In explaining the labour supply function in labour-surplus economies on the one hand there are analytical studies like Tendulkar (2010) while on the other hand there are structuralist studies like Basu (1987). The former indicated that the response of the labour supply function toward incentives or disincentives are determined by social, political, demographical and technological factors specific to a particular nation (Tendulkar, 2010, p. 126). The former follows an approach which is macroeconomic approach by nature (Tendulkar, 2010, pp. 117-118) while the latter follows an approach, which is microeconomic by nature (Basu, 1987, pp. 4-5). The latter examined the (dis)equilibrium in the labour market in a subsistence economy, where labour supply is infinitely elastic at an exogenously fixed rate of wage (Basu, 1987, p. 6-7), with reference to the efficient wage doctrine. Thus micro-level individual choice and structural constraint receive focus from the theories on gender inequalities.

Bardhan (1996) is among few which ignited academic interest in the efficiency wage doctrine in the rural India context. This interest may be traced back to Bardhan (1979).
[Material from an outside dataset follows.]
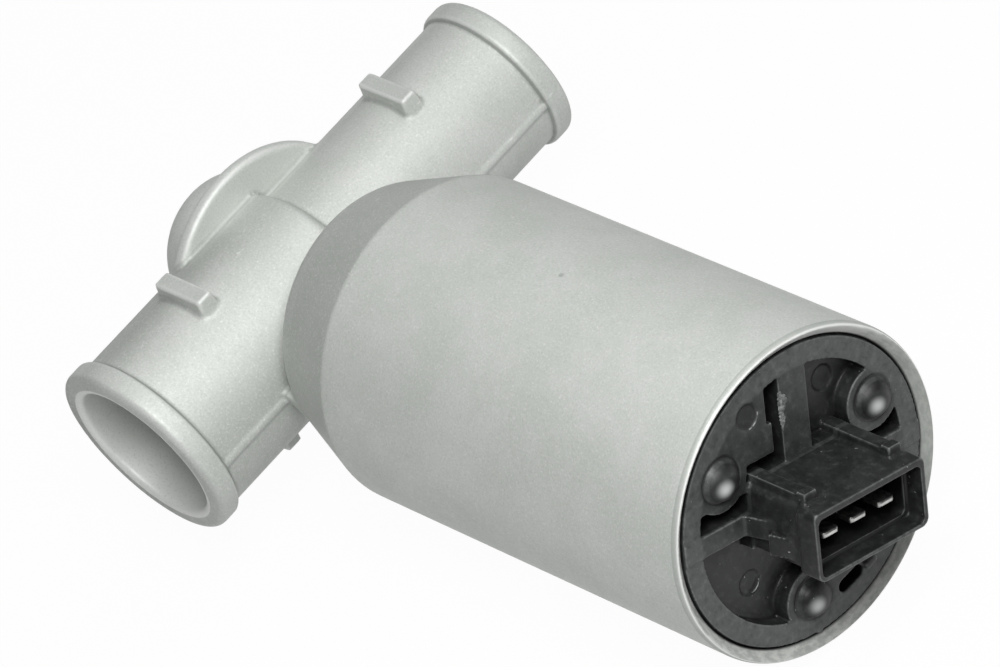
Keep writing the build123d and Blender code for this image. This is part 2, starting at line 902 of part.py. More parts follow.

Mazumdar (1989) is an example of continuation of such example from 1980s onward1.

Theorization of the role of water availability in determination of female welfare given the say of women in workplace as well as household took place in terms of unitary models and collective models. The unitary models revolve around the axiom of concentration of decision making power (i.e. say) in the hand of one while the collective models presume distribution of such power. In the context of rural India, the efficiency wage theory also gained attention. Labour markets in the developing economies are characterised by oversupply but at the same time downward rigidity of wage. The disequilibrium wage rate is determined by a host of economic and social factors, like involuntary unemployment, resistance to wage cut in slack season and deficit in rainfall.

Since full time work is the primary source of income of labourers in the unorganized sector, the remainder of this chapter is divided into a number of sections like background, objectives, existing literature, framework, modelling, policy implications, further research directions and conclusion.

In substantiating the economic arguments this chapter uses mathematics up to the high school level, which is intelligible to readers without technical knowledge. The rigor of exposition warrants mathematical applications to understand the optimization behaviour of households which play the role of supplier in the labour market. Since this book deals with inter alia economic progress, this chapter likes to examine the varying behaviour of household in the labour market at different levels of real income, which may be taken as a proxy of economics progress.